■ TASK TO CARRY OUT
Exactly the lines from the start of the data through the line containing "self.mats.append(mat)" should be output, with both ends kept and nothing added.

■ DATASET EXCERPT
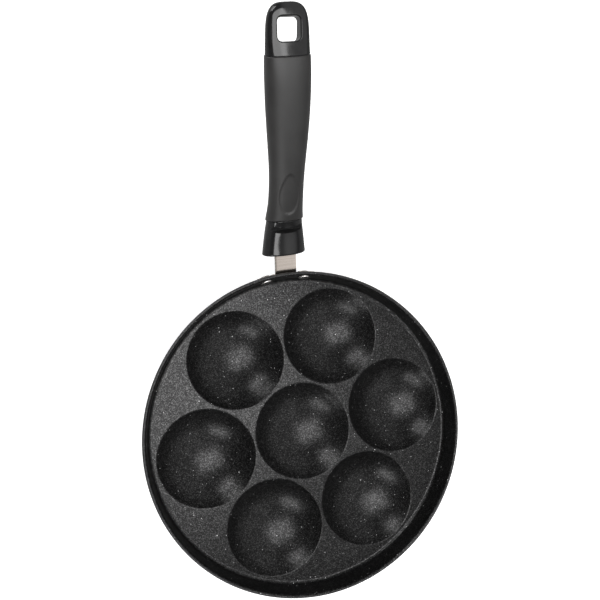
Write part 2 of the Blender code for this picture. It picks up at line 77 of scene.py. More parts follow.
# ------------------------------------------------------------------ mesh helpers
class Patches:
    """Collects points and faces in millimetres and welds equal points."""

    def __init__(self):
        self.co, self.faces, self.mats = [], [], []

    def add(self, points, faces, mat=0):
        base = len(self.co)
        self.co.extend([tuple(p) for p in points])
        for f in faces:
            self.faces.append([base + i for i in f])
            self.mats.append(mat)

    def mesh(self, name):
        co = np.array(self.co, float)
        key = np.round(co / 2e-5).astype(np.int64)
        _, first, inverse = np.unique(key, axis=0, return_index=True, return_inverse=True)
        inverse = inverse.reshape(-1)
        faces, mats = [], []
        for f, m in zip(self.faces, self.mats):
            g = []
            for i in f:
                j = int(inverse[i])
                if j not in g:
                    g.append(j)
            if len(g) > 2:
                faces.append(g)
                mats.append(m)
        me = bpy.data.meshes.new(name)
        me.from_pydata([tuple(p) for p in co[first] * MM], [], faces)
        me.polygons.foreach_set("material_index", mats)
        me.validate()
        me.update()
        weld(me)
        return me


def weld(me, distance=5e-7):
    """Joins points that coincide, so that neighbouring patches share their edges."""
    bm = bmesh.new()
    bm.from_mesh(me)
    bmesh.ops.remove_doubles(bm, verts=bm.verts, dist=distance)
    bm.to_mesh(me)
    bm.free()


def turn_outwards(me):
    bm = bmesh.new()
    bm.from_mesh(me)
    bmesh.ops.recalc_face_normals(bm, faces=bm.faces)
    if bm.calc_volume(signed=True) < 0:
        bmesh.ops.reverse_faces(bm, faces=bm.faces)
    bm.to_mesh(me)
    bm.free()


def put(name, me, mats, smooth=38):
    ob = bpy.data.objects.new(name, me)
    bpy.context.scene.collection.objects.link(ob)
    for m in mats:
        me.materials.append(m)
    me.shade_smooth()
    me.set_sharp_from_angle(angle=rad(smooth))
    return ob


def settle(ob, smooth=38):
    """Applies the object's modifiers and drops its cutters."""
    tools = [m.object for m in ob.modifiers if m.type == "BOOLEAN"]
    dg = bpy.context.evaluated_depsgraph_get()
    me = bpy.data.meshes.new_from_object(ob.evaluated_get(dg), depsgraph=dg)
    weld(me)
    ob.modifiers.clear()
    old = ob.data
    ob.data = me
    bpy.data.meshes.remove(old)
    for t in tools:
        bpy.data.objects.remove(t, do_unlink=True)
    me.shade_smooth()
    me.set_sharp_from_angle(angle=rad(smooth))
    return ob


def cut(ob, me):
    turn_outwards(me)
    tool = bpy.data.objects.new(me.name, me)
    bpy.context.scene.collection.objects.link(tool)
    tool.hide_render = True
    tool.display_type = "WIRE"
    mod = ob.modifiers.new("cut_" + me.name, "BOOLEAN")
    mod.operation, mod.object, mod.solver = "DIFFERENCE", tool, "EXACT"


def grid_faces(rows, count, closed=True):
    """Quads between rows of count points each."""
    out = []
    last = count if closed else count - 1
    for j in range(rows - 1):
        for k in range(last):
            a, b = j * count + k, j * count + (k + 1) % count
            out.append((a, b, b + count, a + count))
    return out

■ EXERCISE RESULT
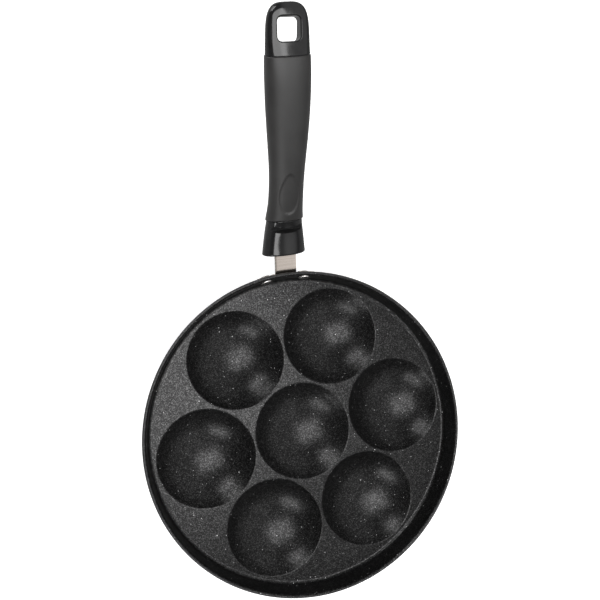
Write part 2 of the Blender code for this picture. It picks up at line 77 of scene.py. More parts follow.
# ------------------------------------------------------------------ mesh helpers
class Patches:
    """Collects points and faces in millimetres and welds equal points."""

    def __init__(self):
        self.co, self.faces, self.mats = [], [], []

    def add(self, points, faces, mat=0):
        base = len(self.co)
        self.co.extend([tuple(p) for p in points])
        for f in faces:
            self.faces.append([base + i for i in f])
            self.mats.append(mat)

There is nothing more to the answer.